Personal information
- Born: September 15, 1983 (age 42) Newport News, Virginia, U.S.
- Listed height: 6 ft 9 in (2.06 m)
- Listed weight: 250 lb (113 kg)

Career information
- High school: Warwick (Newport News, Virginia)
- College: Virginia (2001–2005)
- NBA draft: 2005: undrafted
- Playing career: 2005–2017
- Position: Center

Career history
- 2005–2006: Makedonikos
- 2006: Florida Flame
- 2006: Menorca Bàsquet
- 2006–2007: Colorado 14ers
- 2007: Capitanes de Arecibo
- 2007–2008: Colorado 14ers
- 2008: Hapoel Holon
- 2008–2009: Maccabi Tel Aviv
- 2009–2010: Brose Baskets
- 2010–2011: Barak Netanya
- 2011–2012: Trabzonspor
- 2012–2013: Crvena zvezda
- 2013–2014: Paris-Levallois
- 2015: BCM Gravelines
- 2015: Indios de Mayagüez
- 2015–2016: STB Le Havre
- 2017: SLUC Nancy Basket

Career highlights
- German Bundesliga champion (2010); Israeli League champion (2008); TBL All-Star (2012); TBL Top Rebounder (2012); All-NBA D-League First Team (2007); 2× NBA D-League All-Star (2007, 2008);

= Elton Brown (basketball) =

American basketball player (born 1983)

Elton Brown (born September 15, 1983) is an American former professional basketball player who last played for SLUC Nancy Basket of the LNB Pro A. He is a 6 ft 9 in center from Newport News, Virginia.

==College career==
Brown played college basketball at the University of Virginia. Majoring in Anthropology he ranked 20th in all-time scoring, and Top 10 in rebounding. He was a 3-year starter and first team All-Rookie. During his junior and senior years, he was awarded the All-ACC Honorable Mention with an average of 14.8 points and 8 rebounds as a junior and 12 points and 8 rebounds as a senior.

==Professional career==
Brown began his pro career in the Greek League with Makedonikos Kozani in the 2005–06 season, where he led the Greek League in rebounding and was the only player in the league to average a double-double for the season. He then spent the 2006–07 season playing in the NBA Development League with the Colorado 14ers. Brown participated in the 2nd annual NBA Development League All-Star Game, leading the Red Team with 20 points and 10 rebounds in a losing effort.
Brown Also led the NBA Development League in rebounding with 12.7 and second in scoring with an 18.4 average per game while being the first overall
pick in the NBA Development Draft for the Colorado 14ers.

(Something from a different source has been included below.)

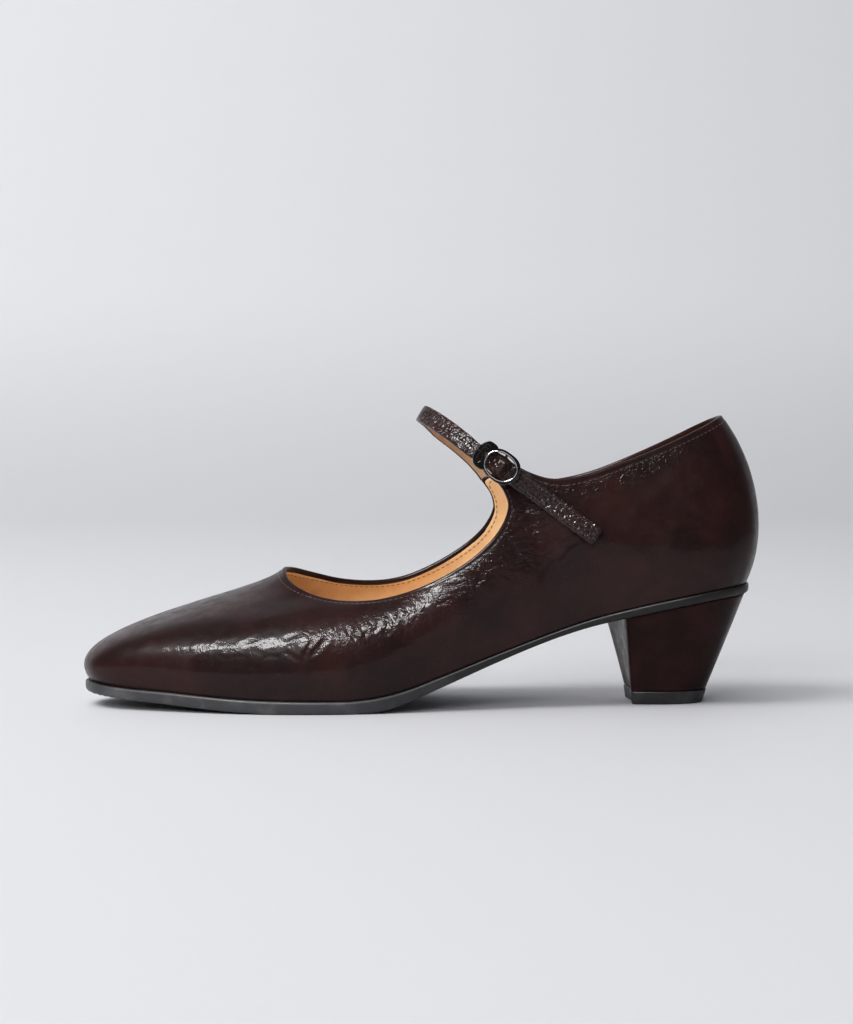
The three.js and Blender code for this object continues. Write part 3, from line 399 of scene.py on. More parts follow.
def tread_level(p, s):
    """Ribs run across the tread and end short of its edges and of the seat's middle."""
    inside = min(1.0, 14 * min(s, 1 - s)) * min(max((TREAD_END - p[0]) / TREAD_FADE, 0.0), 1.0)
    return float(bottom_at(p[0]) + TREAD_DEPTH * tread_rib(p[0]) * inside)


def sole_shell(rings, first_level, last_level):
    """A layer of the sole, closed across its first ring and, in finer steps, its last."""
    size = len(rings[0])
    points = [p for ring in rings for p in ring]
    faces = ring_faces(len(rings), size)
    faces += across_faces(points, 0, size, first_level, 2, False)
    faces += across_faces(points, (len(rings) - 1) * size, size, last_level, LAST_ACROSS, True)
    return points, faces


rings = [foot_ring(1, reach, edge_level(share)) for share, reach in SOLE_EDGE]
points, faces = sole_shell(rings, lambda p, s: float(rise_at(p[0])), tread_level)
sole_rubber = rubber_finish("sole_rubber", SOLE_BLACK, WAIST_PAINTED_SHADE)
outsole = placed_mesh("outsole_unit", points, faces, [sole_rubber])
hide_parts("outsole")
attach(outsole, "root")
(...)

Brown participated in the Los Angeles Lakers' training camp prior to the 2007–08 NBA season. He also played on the Denver Nuggets' Summer League team that participated in the 2008 Las Vegas Summer League, where he averaged 13.3 points per game and 10 rebounds per game over 5 games.

During the season of 2007–08 he joined Hapoel Holon from Israel, with whom he won the Israeli League Championship.

On December 2, 2008, Brown signed with the Euroleague team of Maccabi Tel Aviv.

On February 6, 2009, Brown signed with the German BBL team Brose Baskets Bamberg. He played a big role in the remaining season of Bamberg, but could not avoid his team's loss in the semifinal series against Oldenburg. In August 2009, he re-signed with Bamberg for one more season. In his second season with the club, he won the German Bundesliga and German Cup.

For the 2010–11 season he signed with Barak Netanya of Israel. Brown was selected All Euro-challenge Third team while playing with Netanya.

Season 2011–12 he spent in Turkey with Trabzonspor. In 23 games of the Turkish Basketball League he averaged 18 points and 12 rebounds per game.
Brown was selected to the TBL All-Star game.

In July 2012 he signed a one-year contract with the Serbian team where he won the Serbian cup championship Crvena zvezda.

In October 2013, he signed with Paris-Levallois Basket of the LNB Pro A for the 2013–14 season. Brown won sixth man of the year in the LNB

On January 4, 2015, he signed with BCM Gravelines of the LNB Pro A. On February 2, 2015, he parted ways with Gravelines. On March 10, he signed with Indios de Mayagüez of Puerto Rico.
Brown was the only player to average a double-double with a 13.3 points and 11.8 rebounds per game.

On November 19, 2015, he signed with the French club STB Le Havre for the rest of the 2015–16 season.

On January 12, 2017, he signed with French club SLUC Nancy Basket for the rest of the 2016–17 Pro A season.